DATA EXCERPT>

## Begin

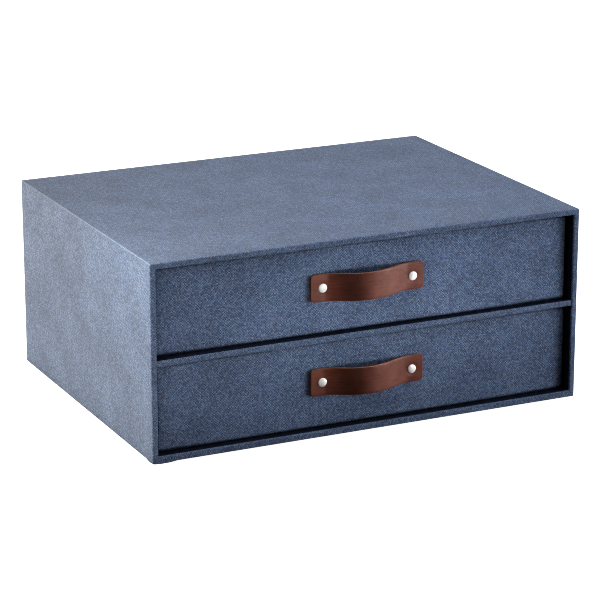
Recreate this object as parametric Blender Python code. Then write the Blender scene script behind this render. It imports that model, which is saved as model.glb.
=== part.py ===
"""Two-drawer desktop document box: grey board wrapped in woven canvas, with
a leather strap handle riveted to each drawer.

Units are metres, +Z is up and the drawers open towards -Y.  The origin is the
centre of the underside of the base sheet, which the box stands on.
"""

import math

import bmesh
import bpy
from mathutils import Matrix, Vector

# ------------------------------------------------------------------ dimensions
MM = 0.001

# outer case
CASE_WIDTH = 330.0 * MM
CASE_DEPTH = 249.0 * MM
CASE_HEIGHT = 140.6 * MM      # of the canvas wrap alone
CLEARANCE = 0.3 * MM          # between any two touching pieces
CANVAS = 0.5 * MM             # book cloth thickness
PAPER = 0.4 * MM              # lining paper thickness
CASE_BOARD = 2.6 * MM         # grey board of the top, sides, back and divider
BOTTOM_BOARD = 3.2 * MM       # the bottom board is a little thicker
CASE_EDGE_RADIUS = 0.8 * MM   # outer edges of the wrapped case
FRONT_INNER_RADIUS = 0.9 * MM # edge where the canvas turns into the bays
FRONT_TURN_IN = 1.5 * MM      # canvas seen inside the bays; the lining covers the rest
BACK_TURN_OVER = 15.0 * MM    # canvas folded over the back board
BASE_SHEET_THICKNESS = 0.5 * MM
BASE_SHEET_INSET = 3.5 * MM
BACK_SHEET_INSET = 3.0 * MM
DIVIDER_RECESS = 0.3 * MM     # divider's front behind the frame's front
LOWER_BAY_HEIGHT = 63.8 * MM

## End

WHAT IS NEEDED> Extract each line from the listing above, please, and repeat it exactly.

WRITTEN ANSWER>
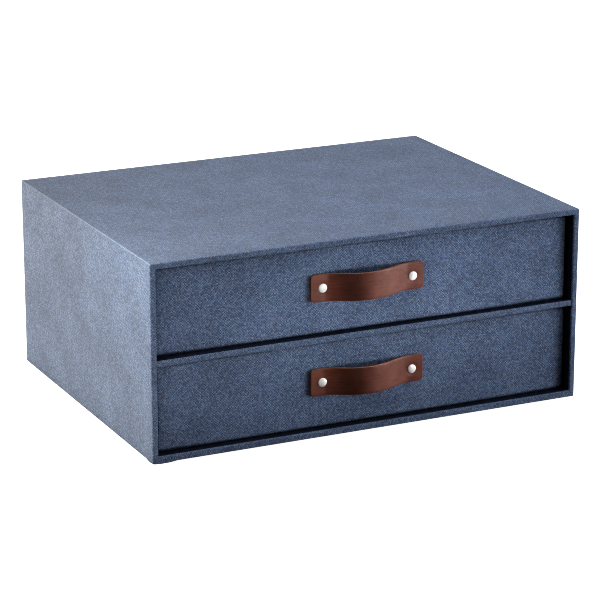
Recreate this object as parametric Blender Python code. Then write the Blender scene script behind this render. It imports that model, which is saved as model.glb.
=== part.py ===
"""Two-drawer desktop document box: grey board wrapped in woven canvas, with
a leather strap handle riveted to each drawer.

Units are metres, +Z is up and the drawers open towards -Y.  The origin is the
centre of the underside of the base sheet, which the box stands on.
"""

import math

import bmesh
import bpy
from mathutils import Matrix, Vector

# ------------------------------------------------------------------ dimensions
MM = 0.001

# outer case
CASE_WIDTH = 330.0 * MM
CASE_DEPTH = 249.0 * MM
CASE_HEIGHT = 140.6 * MM      # of the canvas wrap alone
CLEARANCE = 0.3 * MM          # between any two touching pieces
CANVAS = 0.5 * MM             # book cloth thickness
PAPER = 0.4 * MM              # lining paper thickness
CASE_BOARD = 2.6 * MM         # grey board of the top, sides, back and divider
BOTTOM_BOARD = 3.2 * MM       # the bottom board is a little thicker
CASE_EDGE_RADIUS = 0.8 * MM   # outer edges of the wrapped case
FRONT_INNER_RADIUS = 0.9 * MM # edge where the canvas turns into the bays
FRONT_TURN_IN = 1.5 * MM      # canvas seen inside the bays; the lining covers the rest
BACK_TURN_OVER = 15.0 * MM    # canvas folded over the back board
BASE_SHEET_THICKNESS = 0.5 * MM
BASE_SHEET_INSET = 3.5 * MM
BACK_SHEET_INSET = 3.0 * MM
DIVIDER_RECESS = 0.3 * MM     # divider's front behind the frame's front
LOWER_BAY_HEIGHT = 63.8 * MM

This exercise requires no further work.